Judge Gallagher ruled in favor of Plaintiff Bulk Chemical, granting adverse inference sanctions and finding that spoliation did occur.  Once the court makes that finding, the next step is to determine whether an adverse inference sanction is appropriate. To do this, he examined “the degree of fault of the party who altered or destroyed the evidence. … Fault has two components: responsibility, and the presence or absence of bad faith.” Noting the “high degree of fault” because of its total control over the Basecamp documents and Defendant’s failure to offer any explanation as to why they were missing, the Court also observed that Defendant’s “earlier correction of false and misleading facts suggests bad faith” as opposed to the documents merely being lost or accidentally destroyed.
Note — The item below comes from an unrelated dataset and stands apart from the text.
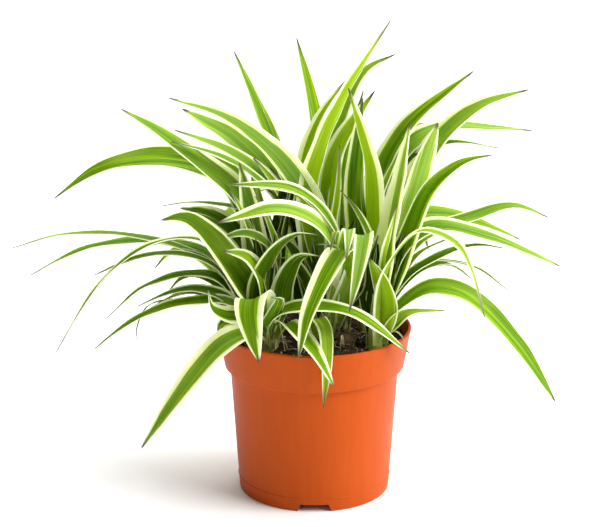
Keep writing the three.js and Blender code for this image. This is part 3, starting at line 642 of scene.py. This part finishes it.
def leaf_blade(crown, row, number, rng, look=None):
    """One leaf as a grid laid along its midrib, with what its markings are drawn from."""
    width, taper, twist, *through = row
    through = [Vector(p) for p in through]
    out = Vector((through[0].x - crown[0], through[0].y - crown[1], 0)).normalized()
    root = Vector((crown[0], crown[1], ROOT_HEIGHT)) + ROOT_RING * out
    rough_length = sum((q - p).length for p, q in zip([root] + through, through))
    count = max(FEWEST_STATIONS, round(rough_length / STATION)) + 1
    places, length = midrib([root] + through, count)
    heading = Vector((through[-1].x - root.x, through[-1].y - root.y, 0)).normalized()
    level = heading.cross(Vector((0, 0, 1)))
    fold = rng.uniform(*FOLDS)
    ripple, ripple_length = rng.uniform(*RIPPLES), rng.uniform(*RIPPLE_LENGTHS)
    ripple_start = rng.uniform(0, FULL_TURN)
    creams = (LEAST_CREAM, min(MOST_CREAM, 0.01 * width + 0.03))
    # A random lightness of green, cream widths and strength of painted sheen; a look gives all four
    # instead, with painted light and shade in its lightness.
    tone_and_painted_light, left_cream, right_cream = rng.random(), rng.uniform(*creams), rng.uniform(*creams)
    painted_sheen = rng.uniform(0, MOST_PAINTED_SHEEN)
    if look:
        tone_and_painted_light, left_cream, right_cream, painted_sheen = look

    bpy.ops.object.select_all(action="DESELECT")
    bpy.ops.mesh.primitive_grid_add(x_subdivisions=COLUMNS, y_subdivisions=count - 1, size=2)
    blade = bpy.context.object
    mesh = blade.data
    marks = {name: [] for name in MARKS}
    flat = []
    for vertex in mesh.vertices:
        side, t = vertex.co.x, (vertex.co.y + 1) / 2
        k = min(round(t * (count - 1)), count - 1)
        ahead, behind = places[min(k + 1, count - 1)], places[max(k - 1, 0)]
        along = (ahead - behind).normalized()
        across = (level - along * level.dot(along)).normalized()
        turn = math.radians(twist) * min(1, 3 * t)
        across = across * math.cos(turn) + along.cross(across) * math.sin(turn)
        up = across.cross(along)
        half = half_width(width, taper, t)
        # The fold is deepest at the foot, and the ripple dies out at both ends of the blade.
        crease = fold * half * (0.55 - 0.27 * min(1, t / 0.35) - 0.08 * t)
        phase = 2 * math.pi * t * length / ripple_length + ripple_start + 0.7 * side
        wave = ripple * math.sin(phase) * min(1, 4 * t) * min(1, 4 - 4 * t)
        lift = crease * abs(side) ** 1.3 + wave * side * abs(side)
        vertex.co = (places[k] + across * side * half + up * lift) * MM
        # The cream narrows with the blade, but not as fast.
        cream = (right_cream if side > 0 else left_cream) * (0.08 * width + 1.75 * half)
        for name, value in zip(MARKS, (
                half * (1 - abs(side)), half * side, t, tone_and_painted_light, painted_sheen, cream)):
            marks[name].append(value)
        flat.append(((half * side + UV_STEP * number) * MM, t * length * MM))
    for loop in mesh.loops:
        mesh.uv_layers[0].data[loop.index].uv = flat[loop.vertex_index]
    for name, values in marks.items():
        mesh.attributes.new(name, "FLOAT", "POINT").data.foreach_set("value", values)
    return blade


# Slender young leaves that fill the middle of the plant, rows as above. Every crown also has
# heart leaves: short, upright, bowed outwards or back, and painted a deep shade green for the
# shade that the others cast on them.
YOUNG = {
    "shoot_back": [
        (13, 3, -30, (-9, 24, 146), (-15, 22, 165), (-23, 20, 180), (-31, 18, 189)),
        (12, 3, 0, (-3, 40, 148), (-8, 44, 170), (-11, 48, 185)),
    ],
    "shoot_back_left": [
        (12, 3, -30, (-40, 26, 138), (-55, 30, 154), (-72, 34, 162)),
    ],
}
HEART_LEAVES = 6
HEART_LEANS, HEART_HEIGHTS, HEART_WIDTHS = (5, 22), (30, 75), (11, 17)
BACK_CROWN, BACK_RISE = 10, 25
# Heart leaves: painted deep shade for their lightness, and narrow cream rims or none.
HEART_PAINTED_SHADE, HEART_RIMS = -0.7, (-0.03, 0.06)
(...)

The Court also had to determine “the degree of prejudice suffered by the opposing party.” Plaintiff Bulk argued that they “suffered ‘significant’ prejudice due to Defendant’s non-production of the Tailgate documents.” The Court agreed, noting the uniqueness of the documents in question because they documented job hazards. “Defendant’s risk awareness [wa]s directly relevant to Plaintiffs’ claim Defendant negligently performed work resulting in a fire.” As such, the Court said that the documents were “key” to this litigation and Plaintiffs were greatly prejudiced by its non-production. This weighed “in favor of sanctions resulting from spoliation.”
The Court’s finding? The non-production of documents “amounts to spoliation because Defendant failed to preserve and produce these relevant documents in reasonably foreseeable litigation” and that an adverse inference by way of jury instruction against Defendant was warranted.